## STORED DATA

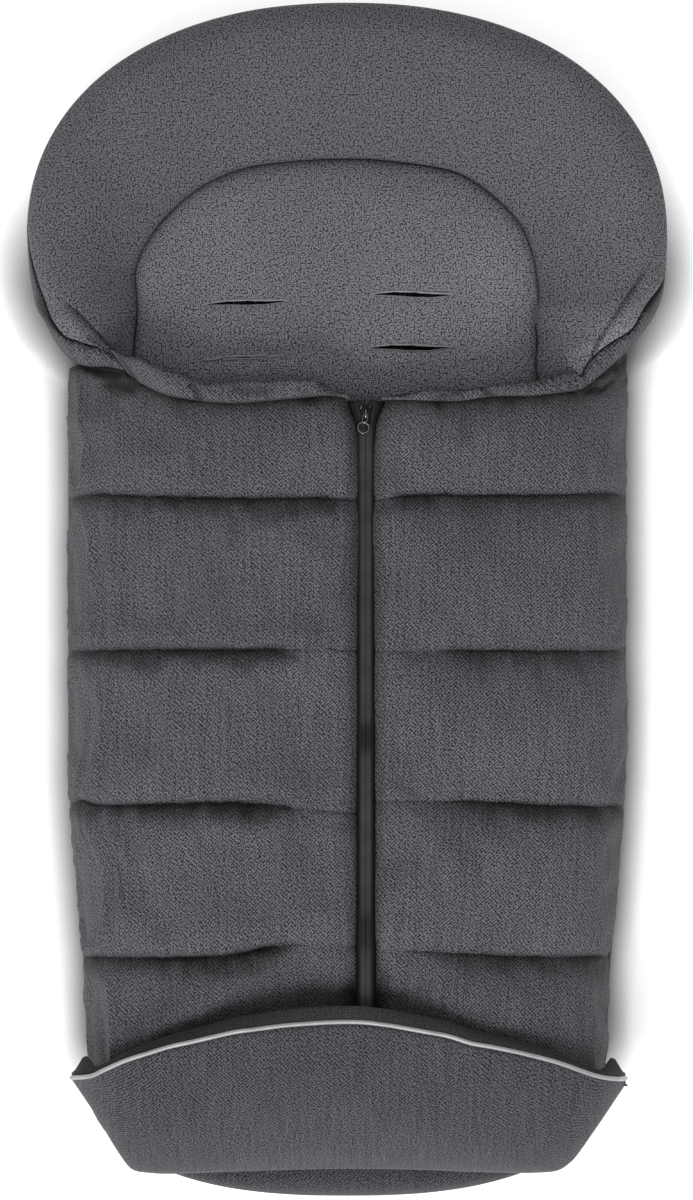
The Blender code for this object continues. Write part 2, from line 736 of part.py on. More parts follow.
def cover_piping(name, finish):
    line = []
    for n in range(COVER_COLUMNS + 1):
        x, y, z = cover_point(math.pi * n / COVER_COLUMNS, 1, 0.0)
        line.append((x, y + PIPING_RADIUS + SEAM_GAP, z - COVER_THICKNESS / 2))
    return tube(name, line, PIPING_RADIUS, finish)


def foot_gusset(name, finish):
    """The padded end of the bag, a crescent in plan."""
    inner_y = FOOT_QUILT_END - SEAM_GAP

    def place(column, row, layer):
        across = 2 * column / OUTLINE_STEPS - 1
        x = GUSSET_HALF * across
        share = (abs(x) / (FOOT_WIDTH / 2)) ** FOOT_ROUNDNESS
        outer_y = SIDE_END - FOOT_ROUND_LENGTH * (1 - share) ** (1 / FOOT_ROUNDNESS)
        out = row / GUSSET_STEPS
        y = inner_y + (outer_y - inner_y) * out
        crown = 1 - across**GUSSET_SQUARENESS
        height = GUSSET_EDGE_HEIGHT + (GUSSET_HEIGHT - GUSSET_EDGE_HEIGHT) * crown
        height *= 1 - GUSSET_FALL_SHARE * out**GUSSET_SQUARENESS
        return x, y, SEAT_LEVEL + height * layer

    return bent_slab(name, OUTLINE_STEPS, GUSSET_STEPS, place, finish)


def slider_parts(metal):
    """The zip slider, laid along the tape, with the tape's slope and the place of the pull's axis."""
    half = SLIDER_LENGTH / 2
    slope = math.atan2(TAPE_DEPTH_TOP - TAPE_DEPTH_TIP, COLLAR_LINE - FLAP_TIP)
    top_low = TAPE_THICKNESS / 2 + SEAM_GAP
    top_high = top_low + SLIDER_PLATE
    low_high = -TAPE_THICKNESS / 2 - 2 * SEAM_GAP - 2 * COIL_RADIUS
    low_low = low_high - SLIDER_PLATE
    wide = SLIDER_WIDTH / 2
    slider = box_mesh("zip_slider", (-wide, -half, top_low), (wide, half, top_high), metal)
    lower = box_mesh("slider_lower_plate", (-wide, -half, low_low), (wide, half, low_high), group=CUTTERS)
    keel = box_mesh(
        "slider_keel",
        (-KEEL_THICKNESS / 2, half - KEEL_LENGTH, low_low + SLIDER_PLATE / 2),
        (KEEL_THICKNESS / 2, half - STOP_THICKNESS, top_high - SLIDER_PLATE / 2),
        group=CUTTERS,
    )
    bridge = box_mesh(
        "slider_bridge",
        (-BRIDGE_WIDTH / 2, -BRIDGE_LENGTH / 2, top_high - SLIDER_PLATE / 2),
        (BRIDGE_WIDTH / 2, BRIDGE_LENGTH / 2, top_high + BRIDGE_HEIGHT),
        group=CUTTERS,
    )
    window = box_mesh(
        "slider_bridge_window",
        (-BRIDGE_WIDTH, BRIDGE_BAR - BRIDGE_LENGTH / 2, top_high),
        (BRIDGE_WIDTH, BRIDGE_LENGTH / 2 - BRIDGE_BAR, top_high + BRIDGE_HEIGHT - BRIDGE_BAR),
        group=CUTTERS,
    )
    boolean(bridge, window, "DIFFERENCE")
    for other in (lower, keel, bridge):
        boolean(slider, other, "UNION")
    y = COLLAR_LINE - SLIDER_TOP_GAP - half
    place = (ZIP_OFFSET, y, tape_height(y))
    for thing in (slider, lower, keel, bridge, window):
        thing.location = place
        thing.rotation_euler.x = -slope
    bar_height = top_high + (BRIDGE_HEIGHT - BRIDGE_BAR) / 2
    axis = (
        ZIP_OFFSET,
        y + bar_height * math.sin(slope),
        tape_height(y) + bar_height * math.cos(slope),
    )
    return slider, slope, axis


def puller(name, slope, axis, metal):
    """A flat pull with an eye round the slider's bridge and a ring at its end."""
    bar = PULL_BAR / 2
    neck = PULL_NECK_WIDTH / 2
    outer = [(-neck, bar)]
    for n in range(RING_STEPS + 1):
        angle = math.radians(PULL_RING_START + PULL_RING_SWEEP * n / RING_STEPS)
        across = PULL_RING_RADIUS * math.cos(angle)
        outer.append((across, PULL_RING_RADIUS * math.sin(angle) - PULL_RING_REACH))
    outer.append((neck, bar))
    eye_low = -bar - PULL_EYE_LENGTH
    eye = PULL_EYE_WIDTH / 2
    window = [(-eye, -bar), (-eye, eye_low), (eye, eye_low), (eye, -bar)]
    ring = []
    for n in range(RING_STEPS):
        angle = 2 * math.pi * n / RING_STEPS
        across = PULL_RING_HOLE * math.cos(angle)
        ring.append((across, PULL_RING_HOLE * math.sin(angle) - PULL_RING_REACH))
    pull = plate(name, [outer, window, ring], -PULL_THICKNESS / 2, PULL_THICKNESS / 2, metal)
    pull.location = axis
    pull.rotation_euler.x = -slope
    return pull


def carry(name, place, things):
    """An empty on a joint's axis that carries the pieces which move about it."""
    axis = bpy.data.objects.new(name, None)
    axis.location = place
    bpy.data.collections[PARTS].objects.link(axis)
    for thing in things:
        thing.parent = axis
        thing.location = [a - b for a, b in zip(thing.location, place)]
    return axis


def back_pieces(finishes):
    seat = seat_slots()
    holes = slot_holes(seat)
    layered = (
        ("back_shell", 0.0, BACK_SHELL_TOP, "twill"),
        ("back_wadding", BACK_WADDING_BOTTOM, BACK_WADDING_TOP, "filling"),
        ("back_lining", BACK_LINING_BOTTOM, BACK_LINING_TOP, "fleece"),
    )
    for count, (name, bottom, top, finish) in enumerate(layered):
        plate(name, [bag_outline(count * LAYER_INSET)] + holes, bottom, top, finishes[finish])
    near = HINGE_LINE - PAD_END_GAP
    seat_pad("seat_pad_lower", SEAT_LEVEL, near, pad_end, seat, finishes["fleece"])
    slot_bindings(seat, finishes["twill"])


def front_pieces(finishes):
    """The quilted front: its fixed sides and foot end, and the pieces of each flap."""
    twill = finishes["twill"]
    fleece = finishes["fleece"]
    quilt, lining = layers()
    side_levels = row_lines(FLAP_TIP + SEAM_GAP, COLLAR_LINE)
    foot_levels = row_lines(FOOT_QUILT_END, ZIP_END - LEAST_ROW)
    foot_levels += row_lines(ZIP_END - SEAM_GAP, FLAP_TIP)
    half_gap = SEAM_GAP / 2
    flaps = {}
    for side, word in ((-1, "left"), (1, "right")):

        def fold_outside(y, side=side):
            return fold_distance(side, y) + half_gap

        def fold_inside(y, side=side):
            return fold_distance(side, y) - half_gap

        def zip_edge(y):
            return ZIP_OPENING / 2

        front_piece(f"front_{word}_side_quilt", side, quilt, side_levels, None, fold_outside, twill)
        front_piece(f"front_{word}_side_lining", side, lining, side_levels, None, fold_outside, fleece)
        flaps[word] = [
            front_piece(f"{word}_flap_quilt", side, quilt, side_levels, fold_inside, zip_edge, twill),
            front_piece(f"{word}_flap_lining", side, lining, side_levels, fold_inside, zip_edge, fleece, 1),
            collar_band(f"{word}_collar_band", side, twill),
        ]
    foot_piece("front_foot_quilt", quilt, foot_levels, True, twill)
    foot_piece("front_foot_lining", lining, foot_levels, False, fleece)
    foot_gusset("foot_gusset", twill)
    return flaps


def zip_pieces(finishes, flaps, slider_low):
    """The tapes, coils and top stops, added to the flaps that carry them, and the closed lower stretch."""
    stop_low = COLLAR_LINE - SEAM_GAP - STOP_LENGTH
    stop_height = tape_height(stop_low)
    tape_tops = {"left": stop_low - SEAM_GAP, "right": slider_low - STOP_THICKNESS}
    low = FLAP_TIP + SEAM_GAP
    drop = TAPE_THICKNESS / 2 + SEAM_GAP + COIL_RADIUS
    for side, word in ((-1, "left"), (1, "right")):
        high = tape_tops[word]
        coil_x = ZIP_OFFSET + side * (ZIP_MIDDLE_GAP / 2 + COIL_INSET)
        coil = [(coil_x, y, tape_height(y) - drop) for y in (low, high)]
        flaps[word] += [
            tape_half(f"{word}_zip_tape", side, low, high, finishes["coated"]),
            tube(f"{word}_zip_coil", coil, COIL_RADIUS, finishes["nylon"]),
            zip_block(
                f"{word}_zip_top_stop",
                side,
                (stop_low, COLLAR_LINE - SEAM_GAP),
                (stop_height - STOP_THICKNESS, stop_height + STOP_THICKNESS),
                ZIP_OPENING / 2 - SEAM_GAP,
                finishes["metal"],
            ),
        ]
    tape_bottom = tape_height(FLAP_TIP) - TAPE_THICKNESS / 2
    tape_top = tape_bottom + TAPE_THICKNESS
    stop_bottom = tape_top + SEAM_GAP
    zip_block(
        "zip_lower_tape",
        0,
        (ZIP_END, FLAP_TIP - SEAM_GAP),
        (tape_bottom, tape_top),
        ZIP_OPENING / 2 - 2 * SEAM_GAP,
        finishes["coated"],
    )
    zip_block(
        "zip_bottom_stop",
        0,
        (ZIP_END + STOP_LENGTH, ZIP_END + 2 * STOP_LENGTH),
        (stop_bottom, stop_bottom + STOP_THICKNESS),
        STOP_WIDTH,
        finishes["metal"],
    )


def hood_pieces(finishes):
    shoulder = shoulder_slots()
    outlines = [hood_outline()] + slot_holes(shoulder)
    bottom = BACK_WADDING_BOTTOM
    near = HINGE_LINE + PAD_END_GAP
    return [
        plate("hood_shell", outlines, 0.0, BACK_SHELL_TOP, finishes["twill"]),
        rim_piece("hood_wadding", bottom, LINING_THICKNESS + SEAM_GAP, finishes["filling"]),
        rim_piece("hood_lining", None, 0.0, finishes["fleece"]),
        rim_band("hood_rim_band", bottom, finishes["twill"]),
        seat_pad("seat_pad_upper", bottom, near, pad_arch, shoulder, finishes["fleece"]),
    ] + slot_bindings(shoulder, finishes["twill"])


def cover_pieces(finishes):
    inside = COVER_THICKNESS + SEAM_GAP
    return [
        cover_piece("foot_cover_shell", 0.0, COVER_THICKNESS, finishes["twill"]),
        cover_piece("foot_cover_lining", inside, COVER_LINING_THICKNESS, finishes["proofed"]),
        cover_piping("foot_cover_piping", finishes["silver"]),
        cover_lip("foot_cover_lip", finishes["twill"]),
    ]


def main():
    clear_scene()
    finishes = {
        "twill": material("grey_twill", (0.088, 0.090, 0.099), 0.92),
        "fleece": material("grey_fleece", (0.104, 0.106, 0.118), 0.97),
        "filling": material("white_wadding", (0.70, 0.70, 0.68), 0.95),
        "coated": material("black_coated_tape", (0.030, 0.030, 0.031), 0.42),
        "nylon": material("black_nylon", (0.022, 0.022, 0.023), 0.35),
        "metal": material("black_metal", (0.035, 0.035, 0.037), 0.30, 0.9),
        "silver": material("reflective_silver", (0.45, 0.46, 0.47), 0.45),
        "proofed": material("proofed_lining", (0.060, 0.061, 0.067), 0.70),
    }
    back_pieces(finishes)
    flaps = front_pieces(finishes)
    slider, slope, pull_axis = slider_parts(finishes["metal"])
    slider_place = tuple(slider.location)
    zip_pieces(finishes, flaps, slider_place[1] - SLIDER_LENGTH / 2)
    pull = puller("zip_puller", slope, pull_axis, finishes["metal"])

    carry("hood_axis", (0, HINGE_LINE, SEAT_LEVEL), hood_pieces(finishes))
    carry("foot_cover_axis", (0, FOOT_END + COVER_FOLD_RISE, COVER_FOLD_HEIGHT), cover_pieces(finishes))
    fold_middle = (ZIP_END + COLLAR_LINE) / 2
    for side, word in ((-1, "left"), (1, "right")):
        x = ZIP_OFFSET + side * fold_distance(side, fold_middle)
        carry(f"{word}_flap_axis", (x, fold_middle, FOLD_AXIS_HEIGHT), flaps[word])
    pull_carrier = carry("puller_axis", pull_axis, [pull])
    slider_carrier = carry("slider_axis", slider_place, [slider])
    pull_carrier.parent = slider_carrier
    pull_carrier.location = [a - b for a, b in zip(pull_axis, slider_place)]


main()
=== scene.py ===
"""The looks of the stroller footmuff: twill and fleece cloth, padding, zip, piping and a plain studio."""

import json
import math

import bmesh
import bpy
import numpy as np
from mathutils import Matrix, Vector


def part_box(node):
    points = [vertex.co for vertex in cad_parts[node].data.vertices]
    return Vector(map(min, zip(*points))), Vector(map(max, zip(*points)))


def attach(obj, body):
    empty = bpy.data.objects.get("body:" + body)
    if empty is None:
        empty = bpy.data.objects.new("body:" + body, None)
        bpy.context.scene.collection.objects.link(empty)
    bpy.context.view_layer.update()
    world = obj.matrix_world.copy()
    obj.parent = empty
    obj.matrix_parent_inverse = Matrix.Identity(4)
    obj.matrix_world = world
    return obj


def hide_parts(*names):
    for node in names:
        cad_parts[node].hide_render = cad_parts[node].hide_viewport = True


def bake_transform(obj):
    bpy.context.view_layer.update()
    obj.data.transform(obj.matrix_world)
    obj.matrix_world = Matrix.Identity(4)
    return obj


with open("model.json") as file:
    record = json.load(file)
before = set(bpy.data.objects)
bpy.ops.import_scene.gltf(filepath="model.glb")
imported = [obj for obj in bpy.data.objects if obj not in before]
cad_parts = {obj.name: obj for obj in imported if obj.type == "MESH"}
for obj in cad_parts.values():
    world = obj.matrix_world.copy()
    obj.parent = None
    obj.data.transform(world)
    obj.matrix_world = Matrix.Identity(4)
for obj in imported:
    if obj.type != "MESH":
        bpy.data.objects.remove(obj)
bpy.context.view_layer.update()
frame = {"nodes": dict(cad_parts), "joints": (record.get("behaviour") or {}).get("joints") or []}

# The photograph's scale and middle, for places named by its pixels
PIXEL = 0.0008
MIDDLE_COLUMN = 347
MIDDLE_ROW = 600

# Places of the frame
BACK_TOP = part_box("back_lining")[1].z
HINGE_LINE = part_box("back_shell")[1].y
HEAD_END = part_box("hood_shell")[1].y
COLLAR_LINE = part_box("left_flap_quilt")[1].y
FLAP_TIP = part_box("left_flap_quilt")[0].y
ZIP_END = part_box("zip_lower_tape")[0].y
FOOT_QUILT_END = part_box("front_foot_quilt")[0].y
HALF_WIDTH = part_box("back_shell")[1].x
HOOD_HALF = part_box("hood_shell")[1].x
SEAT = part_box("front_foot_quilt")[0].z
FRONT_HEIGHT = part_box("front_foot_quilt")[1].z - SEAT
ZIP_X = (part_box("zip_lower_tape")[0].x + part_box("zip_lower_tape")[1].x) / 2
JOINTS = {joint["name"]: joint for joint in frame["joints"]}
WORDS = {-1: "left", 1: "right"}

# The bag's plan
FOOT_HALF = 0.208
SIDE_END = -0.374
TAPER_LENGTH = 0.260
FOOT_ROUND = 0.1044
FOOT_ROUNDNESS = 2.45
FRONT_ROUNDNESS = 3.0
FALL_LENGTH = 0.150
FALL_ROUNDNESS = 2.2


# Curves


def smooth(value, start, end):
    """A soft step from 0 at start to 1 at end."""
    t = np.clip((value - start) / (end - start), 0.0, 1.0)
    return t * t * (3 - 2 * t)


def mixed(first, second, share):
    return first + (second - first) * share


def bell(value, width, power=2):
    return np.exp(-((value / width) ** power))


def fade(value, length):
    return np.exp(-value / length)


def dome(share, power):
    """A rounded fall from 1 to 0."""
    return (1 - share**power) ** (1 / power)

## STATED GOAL
Your task is to give again the lines from the one containing "HINGE_LINE, SEAT_LEVEL), hood_pieces(finishes))" to the one containing "obj.matrix_parent_inverse = Matrix.Identity(4)", both lines included, exactly and without anything added.

## SOLUTION
    carry("hood_axis", (0, HINGE_LINE, SEAT_LEVEL), hood_pieces(finishes))
    carry("foot_cover_axis", (0, FOOT_END + COVER_FOLD_RISE, COVER_FOLD_HEIGHT), cover_pieces(finishes))
    fold_middle = (ZIP_END + COLLAR_LINE) / 2
    for side, word in ((-1, "left"), (1, "right")):
        x = ZIP_OFFSET + side * fold_distance(side, fold_middle)
        carry(f"{word}_flap_axis", (x, fold_middle, FOLD_AXIS_HEIGHT), flaps[word])
    pull_carrier = carry("puller_axis", pull_axis, [pull])
    slider_carrier = carry("slider_axis", slider_place, [slider])
    pull_carrier.parent = slider_carrier
    pull_carrier.location = [a - b for a, b in zip(pull_axis, slider_place)]


main()
=== scene.py ===
"""The looks of the stroller footmuff: twill and fleece cloth, padding, zip, piping and a plain studio."""

import json
import math

import bmesh
import bpy
import numpy as np
from mathutils import Matrix, Vector


def part_box(node):
    points = [vertex.co for vertex in cad_parts[node].data.vertices]
    return Vector(map(min, zip(*points))), Vector(map(max, zip(*points)))


def attach(obj, body):
    empty = bpy.data.objects.get("body:" + body)
    if empty is None:
        empty = bpy.data.objects.new("body:" + body, None)
        bpy.context.scene.collection.objects.link(empty)
    bpy.context.view_layer.update()
    world = obj.matrix_world.copy()
    obj.parent = empty
    obj.matrix_parent_inverse = Matrix.Identity(4)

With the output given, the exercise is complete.